Object modeling scripts
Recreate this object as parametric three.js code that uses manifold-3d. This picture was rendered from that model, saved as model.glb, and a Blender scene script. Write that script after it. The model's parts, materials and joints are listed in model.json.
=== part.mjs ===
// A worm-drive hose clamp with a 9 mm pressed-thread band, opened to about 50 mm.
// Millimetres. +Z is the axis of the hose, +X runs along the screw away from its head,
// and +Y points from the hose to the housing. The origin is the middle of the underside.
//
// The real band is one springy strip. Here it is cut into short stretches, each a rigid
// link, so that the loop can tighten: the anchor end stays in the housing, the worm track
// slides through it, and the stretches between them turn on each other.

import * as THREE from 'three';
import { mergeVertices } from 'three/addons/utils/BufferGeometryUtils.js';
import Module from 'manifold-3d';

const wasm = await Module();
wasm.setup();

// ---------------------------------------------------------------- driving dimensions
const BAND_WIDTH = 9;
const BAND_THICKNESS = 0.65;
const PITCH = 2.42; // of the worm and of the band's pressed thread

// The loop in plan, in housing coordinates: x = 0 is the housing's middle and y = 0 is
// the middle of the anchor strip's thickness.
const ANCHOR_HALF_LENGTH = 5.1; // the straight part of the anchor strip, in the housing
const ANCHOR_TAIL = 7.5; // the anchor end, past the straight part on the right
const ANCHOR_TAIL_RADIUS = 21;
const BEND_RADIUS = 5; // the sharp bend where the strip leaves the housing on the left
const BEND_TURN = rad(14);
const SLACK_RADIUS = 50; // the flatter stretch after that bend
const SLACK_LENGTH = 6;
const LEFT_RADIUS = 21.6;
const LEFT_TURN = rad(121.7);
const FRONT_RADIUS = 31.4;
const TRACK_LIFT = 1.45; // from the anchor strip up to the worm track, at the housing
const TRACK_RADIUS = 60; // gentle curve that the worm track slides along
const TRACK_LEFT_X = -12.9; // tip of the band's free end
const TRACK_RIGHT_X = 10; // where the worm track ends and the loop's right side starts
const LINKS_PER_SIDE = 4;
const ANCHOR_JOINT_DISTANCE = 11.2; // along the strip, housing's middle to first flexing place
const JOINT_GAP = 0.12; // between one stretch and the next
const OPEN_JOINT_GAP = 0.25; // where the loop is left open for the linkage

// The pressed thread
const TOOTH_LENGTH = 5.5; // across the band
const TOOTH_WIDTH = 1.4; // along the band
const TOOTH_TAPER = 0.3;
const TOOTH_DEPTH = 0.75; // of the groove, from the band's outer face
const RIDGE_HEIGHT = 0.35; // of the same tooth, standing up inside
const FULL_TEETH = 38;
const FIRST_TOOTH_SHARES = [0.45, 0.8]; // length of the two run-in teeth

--

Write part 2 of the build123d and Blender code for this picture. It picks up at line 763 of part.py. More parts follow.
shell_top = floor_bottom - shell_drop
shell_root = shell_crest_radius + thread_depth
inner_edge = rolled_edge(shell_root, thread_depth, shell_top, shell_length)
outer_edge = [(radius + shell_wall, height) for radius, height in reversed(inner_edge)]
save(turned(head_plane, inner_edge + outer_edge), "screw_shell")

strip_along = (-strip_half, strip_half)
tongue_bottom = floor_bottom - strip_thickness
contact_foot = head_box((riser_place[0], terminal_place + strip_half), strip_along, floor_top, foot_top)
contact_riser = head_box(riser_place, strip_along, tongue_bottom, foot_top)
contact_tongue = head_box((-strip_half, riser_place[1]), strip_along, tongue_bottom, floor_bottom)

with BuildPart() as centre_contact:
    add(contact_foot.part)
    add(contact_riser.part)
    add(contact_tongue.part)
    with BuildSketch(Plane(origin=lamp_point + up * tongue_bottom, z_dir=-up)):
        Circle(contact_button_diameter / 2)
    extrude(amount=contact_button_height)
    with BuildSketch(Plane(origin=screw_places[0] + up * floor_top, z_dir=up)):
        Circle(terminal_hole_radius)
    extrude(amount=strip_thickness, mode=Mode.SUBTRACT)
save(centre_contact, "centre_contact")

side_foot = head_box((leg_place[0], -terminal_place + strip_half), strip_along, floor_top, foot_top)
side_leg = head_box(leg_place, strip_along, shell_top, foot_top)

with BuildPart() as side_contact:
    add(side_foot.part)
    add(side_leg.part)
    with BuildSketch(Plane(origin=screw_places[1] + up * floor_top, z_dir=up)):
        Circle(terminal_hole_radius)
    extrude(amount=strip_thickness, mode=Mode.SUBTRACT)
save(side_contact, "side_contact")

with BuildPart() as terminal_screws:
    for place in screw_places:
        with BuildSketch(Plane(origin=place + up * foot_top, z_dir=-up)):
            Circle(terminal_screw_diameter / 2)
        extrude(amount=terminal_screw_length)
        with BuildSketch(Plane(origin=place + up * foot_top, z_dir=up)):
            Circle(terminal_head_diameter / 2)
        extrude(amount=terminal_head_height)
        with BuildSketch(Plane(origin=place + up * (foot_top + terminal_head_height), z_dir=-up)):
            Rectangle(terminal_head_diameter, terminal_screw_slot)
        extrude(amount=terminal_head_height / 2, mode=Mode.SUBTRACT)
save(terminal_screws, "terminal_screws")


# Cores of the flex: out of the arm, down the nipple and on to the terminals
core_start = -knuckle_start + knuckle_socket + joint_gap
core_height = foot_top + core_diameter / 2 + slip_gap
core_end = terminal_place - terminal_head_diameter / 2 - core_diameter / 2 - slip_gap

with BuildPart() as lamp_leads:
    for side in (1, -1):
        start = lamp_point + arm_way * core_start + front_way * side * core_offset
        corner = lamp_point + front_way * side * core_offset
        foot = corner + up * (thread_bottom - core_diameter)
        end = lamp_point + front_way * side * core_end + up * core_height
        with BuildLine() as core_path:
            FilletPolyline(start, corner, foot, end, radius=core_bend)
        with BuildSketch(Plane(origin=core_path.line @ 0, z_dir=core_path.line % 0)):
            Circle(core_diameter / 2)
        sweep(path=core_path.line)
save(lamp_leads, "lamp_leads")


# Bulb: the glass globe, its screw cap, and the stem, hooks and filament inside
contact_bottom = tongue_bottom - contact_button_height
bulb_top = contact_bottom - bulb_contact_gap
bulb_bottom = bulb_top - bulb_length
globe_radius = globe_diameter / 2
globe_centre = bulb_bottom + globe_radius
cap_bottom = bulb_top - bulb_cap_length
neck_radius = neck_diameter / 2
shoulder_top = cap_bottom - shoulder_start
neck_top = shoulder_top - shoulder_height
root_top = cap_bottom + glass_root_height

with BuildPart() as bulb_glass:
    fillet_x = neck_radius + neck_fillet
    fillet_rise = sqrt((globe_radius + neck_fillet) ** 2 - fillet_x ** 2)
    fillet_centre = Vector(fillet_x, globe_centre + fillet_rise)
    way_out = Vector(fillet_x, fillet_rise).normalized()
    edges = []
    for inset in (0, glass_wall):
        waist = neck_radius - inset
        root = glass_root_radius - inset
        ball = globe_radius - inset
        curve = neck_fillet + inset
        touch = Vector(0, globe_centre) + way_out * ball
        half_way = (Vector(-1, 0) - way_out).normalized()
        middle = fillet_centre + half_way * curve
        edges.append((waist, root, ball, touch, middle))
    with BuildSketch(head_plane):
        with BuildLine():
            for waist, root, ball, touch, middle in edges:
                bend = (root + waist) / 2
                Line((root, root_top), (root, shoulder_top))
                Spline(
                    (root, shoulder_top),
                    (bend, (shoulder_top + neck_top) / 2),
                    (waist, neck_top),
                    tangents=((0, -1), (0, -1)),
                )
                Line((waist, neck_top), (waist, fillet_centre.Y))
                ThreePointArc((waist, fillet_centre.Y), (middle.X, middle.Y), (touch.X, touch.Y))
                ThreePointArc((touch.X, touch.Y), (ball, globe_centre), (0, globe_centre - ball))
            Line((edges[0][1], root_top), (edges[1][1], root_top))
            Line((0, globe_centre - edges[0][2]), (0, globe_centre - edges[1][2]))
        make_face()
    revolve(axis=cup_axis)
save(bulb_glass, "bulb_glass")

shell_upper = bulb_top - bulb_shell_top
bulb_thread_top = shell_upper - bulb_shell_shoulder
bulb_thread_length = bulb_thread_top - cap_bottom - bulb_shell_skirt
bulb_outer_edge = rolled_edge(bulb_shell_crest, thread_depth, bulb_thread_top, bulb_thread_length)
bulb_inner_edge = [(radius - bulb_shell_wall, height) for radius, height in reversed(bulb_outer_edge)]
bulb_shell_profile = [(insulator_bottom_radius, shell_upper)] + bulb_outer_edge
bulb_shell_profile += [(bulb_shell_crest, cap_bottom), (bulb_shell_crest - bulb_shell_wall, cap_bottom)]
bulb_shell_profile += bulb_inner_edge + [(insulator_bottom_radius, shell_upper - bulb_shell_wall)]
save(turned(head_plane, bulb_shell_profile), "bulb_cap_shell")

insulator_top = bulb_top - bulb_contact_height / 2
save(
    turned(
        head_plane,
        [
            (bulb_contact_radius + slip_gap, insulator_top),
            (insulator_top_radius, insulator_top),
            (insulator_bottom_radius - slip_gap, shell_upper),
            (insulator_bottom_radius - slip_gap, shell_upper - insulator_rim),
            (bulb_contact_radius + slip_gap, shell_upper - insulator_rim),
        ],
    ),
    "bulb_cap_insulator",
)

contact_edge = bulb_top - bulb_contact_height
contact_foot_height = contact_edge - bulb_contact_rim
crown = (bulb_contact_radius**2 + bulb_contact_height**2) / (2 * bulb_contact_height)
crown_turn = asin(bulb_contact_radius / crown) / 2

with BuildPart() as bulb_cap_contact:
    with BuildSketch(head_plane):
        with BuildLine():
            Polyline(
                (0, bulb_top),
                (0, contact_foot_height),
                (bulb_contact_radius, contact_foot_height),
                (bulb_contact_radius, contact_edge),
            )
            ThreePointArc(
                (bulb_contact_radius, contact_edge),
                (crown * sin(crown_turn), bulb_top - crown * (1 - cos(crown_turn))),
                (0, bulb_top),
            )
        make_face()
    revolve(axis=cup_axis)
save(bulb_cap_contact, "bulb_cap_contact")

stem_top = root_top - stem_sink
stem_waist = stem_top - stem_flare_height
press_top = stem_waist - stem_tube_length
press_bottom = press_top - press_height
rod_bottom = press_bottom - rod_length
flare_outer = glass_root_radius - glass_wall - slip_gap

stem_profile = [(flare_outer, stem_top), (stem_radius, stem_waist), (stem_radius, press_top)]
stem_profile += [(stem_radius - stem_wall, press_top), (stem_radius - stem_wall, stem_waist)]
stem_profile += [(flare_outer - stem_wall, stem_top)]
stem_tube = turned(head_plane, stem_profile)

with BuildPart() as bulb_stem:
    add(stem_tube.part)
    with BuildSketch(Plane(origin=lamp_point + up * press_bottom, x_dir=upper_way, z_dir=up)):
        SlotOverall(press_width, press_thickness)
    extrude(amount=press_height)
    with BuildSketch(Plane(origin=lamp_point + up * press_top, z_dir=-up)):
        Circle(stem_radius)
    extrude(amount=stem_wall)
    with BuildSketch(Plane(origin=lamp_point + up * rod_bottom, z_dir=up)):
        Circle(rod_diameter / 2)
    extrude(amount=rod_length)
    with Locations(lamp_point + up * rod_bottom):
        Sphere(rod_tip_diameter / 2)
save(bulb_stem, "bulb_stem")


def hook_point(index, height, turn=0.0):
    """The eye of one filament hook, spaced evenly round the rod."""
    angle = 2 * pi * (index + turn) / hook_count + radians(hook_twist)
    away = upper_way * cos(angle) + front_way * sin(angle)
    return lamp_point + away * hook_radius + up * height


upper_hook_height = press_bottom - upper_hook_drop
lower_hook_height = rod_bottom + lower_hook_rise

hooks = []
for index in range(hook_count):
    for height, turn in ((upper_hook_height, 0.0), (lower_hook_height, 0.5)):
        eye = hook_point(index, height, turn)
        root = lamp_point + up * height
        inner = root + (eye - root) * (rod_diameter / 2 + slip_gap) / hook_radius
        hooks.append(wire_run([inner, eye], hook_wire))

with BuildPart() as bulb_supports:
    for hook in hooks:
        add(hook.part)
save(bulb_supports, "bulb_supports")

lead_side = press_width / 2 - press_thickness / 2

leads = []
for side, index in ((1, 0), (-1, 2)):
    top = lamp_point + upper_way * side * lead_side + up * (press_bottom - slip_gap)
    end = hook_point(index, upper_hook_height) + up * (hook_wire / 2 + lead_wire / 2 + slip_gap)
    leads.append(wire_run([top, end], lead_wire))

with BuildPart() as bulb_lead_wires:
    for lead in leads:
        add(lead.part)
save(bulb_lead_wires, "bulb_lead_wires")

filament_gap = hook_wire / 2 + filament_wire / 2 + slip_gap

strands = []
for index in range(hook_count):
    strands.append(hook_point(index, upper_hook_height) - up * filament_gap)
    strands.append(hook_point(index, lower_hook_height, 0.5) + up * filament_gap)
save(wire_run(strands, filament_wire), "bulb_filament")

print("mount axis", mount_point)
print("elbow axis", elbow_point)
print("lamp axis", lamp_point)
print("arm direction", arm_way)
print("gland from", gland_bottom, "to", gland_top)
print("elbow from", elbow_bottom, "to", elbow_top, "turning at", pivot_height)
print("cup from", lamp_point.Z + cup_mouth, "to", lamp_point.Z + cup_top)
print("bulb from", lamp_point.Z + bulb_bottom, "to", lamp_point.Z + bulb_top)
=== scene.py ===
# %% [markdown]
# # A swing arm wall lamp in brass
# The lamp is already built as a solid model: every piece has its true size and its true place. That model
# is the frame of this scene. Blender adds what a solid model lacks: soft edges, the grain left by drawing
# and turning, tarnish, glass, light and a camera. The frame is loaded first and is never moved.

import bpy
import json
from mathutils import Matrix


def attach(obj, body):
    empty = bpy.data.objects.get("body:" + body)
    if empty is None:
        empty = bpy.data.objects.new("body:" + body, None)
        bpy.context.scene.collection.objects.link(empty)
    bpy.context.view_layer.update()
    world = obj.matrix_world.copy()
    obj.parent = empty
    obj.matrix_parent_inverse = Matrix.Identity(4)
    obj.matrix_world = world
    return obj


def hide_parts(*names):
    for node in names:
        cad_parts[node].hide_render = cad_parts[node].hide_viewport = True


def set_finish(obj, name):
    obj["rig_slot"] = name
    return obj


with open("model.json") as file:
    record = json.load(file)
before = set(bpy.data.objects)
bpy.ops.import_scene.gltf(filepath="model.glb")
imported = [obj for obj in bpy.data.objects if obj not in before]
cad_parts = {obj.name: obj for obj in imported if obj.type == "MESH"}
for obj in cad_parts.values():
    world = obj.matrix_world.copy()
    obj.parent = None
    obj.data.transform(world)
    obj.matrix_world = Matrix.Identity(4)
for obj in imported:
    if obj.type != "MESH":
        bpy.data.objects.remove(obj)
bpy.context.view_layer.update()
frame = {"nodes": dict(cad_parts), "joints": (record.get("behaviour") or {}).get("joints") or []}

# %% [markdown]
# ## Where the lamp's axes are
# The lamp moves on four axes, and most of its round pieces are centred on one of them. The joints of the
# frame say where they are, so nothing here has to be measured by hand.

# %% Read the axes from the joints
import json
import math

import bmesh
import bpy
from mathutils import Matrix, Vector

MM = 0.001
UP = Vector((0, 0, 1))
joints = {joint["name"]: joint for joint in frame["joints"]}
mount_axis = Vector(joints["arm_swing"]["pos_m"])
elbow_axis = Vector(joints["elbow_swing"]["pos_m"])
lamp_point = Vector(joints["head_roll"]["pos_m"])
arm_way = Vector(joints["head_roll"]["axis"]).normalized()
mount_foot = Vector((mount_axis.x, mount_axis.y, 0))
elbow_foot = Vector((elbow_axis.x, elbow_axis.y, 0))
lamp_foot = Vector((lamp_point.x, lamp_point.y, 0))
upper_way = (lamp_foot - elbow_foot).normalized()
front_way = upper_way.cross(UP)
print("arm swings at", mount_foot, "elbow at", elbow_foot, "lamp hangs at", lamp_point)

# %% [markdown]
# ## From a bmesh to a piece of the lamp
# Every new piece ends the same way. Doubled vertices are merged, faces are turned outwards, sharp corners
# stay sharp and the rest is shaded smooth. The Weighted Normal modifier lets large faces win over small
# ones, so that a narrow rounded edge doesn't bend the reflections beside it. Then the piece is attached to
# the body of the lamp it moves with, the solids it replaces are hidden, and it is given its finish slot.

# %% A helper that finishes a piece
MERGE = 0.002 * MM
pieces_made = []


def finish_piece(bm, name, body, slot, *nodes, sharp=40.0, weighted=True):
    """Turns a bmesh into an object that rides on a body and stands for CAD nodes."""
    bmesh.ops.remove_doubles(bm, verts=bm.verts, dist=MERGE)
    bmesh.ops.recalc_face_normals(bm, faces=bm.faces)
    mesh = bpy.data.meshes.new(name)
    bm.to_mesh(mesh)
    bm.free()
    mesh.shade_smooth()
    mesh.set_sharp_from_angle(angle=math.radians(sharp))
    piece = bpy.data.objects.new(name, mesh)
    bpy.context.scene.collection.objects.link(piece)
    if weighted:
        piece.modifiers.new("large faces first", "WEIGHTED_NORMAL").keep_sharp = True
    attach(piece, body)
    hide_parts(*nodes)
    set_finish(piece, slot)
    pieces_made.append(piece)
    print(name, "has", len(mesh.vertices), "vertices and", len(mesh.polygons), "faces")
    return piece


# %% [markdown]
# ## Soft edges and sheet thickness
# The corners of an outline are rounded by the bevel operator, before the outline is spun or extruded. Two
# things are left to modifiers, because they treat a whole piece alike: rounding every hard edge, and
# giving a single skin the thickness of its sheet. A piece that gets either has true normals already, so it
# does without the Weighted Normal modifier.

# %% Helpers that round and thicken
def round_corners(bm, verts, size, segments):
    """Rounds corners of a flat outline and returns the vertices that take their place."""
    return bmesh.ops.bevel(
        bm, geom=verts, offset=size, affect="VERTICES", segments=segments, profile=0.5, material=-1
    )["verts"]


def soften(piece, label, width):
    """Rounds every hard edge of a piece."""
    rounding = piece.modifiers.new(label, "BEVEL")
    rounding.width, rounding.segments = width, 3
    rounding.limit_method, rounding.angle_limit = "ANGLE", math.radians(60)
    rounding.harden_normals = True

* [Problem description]
Among the records above, extract exactly the lines from the line with "filament_gap = hook_wire" to the line with "obj.parent = empty", both lines included, and leave out the rest.

* [Exercise solution]
filament_gap = hook_wire / 2 + filament_wire / 2 + slip_gap

strands = []
for index in range(hook_count):
    strands.append(hook_point(index, upper_hook_height) - up * filament_gap)
    strands.append(hook_point(index, lower_hook_height, 0.5) + up * filament_gap)
save(wire_run(strands, filament_wire), "bulb_filament")

print("mount axis", mount_point)
print("elbow axis", elbow_point)
print("lamp axis", lamp_point)
print("arm direction", arm_way)
print("gland from", gland_bottom, "to", gland_top)
print("elbow from", elbow_bottom, "to", elbow_top, "turning at", pivot_height)
print("cup from", lamp_point.Z + cup_mouth, "to", lamp_point.Z + cup_top)
print("bulb from", lamp_point.Z + bulb_bottom, "to", lamp_point.Z + bulb_top)
=== scene.py ===
# %% [markdown]
# # A swing arm wall lamp in brass
# The lamp is already built as a solid model: every piece has its true size and its true place. That model
# is the frame of this scene. Blender adds what a solid model lacks: soft edges, the grain left by drawing
# and turning, tarnish, glass, light and a camera. The frame is loaded first and is never moved.

import bpy
import json
from mathutils import Matrix


def attach(obj, body):
    empty = bpy.data.objects.get("body:" + body)
    if empty is None:
        empty = bpy.data.objects.new("body:" + body, None)
        bpy.context.scene.collection.objects.link(empty)
    bpy.context.view_layer.update()
    world = obj.matrix_world.copy()
    obj.parent = empty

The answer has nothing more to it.